News of Brady’s ruling made headlines around the world — many reporting that Woodfox has been in solitary confinement possibly longer than any U.S. prisoner.

The case has also attracted attention as a cause for human rights groups such as Amnesty International, which has publicly called for Woodfox’s release and decried his solitary confinement.

Woodfox is also the last remaining incarcerated member of the Angola 3. The designation stems from what the group’s supporters believe are wrongful convictions for prison murders in which Woodfox, Wallace and another prisoner, Robert King, were implicated for the purpose of silencing their activism.

The International Coalition to Free the Angola 3 believes the men essentially became political prisoners for organizing an official Black Panther Party chapter inside the prison, which led hunger strikes and other demonstrations opposing inhumane prison conditions. Those conditions, in the early 1970s, included continued segregation, corruption and systematic prison rape.

The three-judge panel indicated the appeal will receive an expedited status. Oral arguments are scheduled for Aug. 31, and a different three-judge panel will likely hear the case.

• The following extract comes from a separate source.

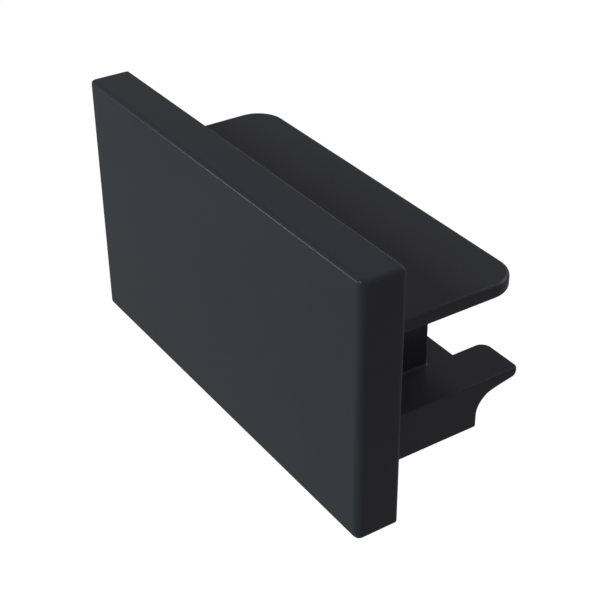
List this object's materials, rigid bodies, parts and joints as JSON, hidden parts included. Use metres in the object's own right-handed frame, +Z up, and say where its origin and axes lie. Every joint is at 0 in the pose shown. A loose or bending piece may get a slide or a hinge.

Meanwhile, Woodfox is still being held in what Williams considers solitary confinement, she said. He’s allowed only one hour a day outdoors — and only on certain days of the week. West Feliciana Parish Detention Center spokeswoman Erin Foster said, though, that Woodfox is being treated the same way as all of the other pretrial inmates. “There’s nothing different for him, specifically,” she said.

Williams said Woodfox is alone in his cell, which is outfitted with solid walls, a steel door and one small window overlooking the yard. He has access to a TV and shower in his cell. Foster could not confirm how many hours Woodfox is allowed of out his cell, and a message left for West Feliciana Parish Detention Center Warden Randall Holden was not returned.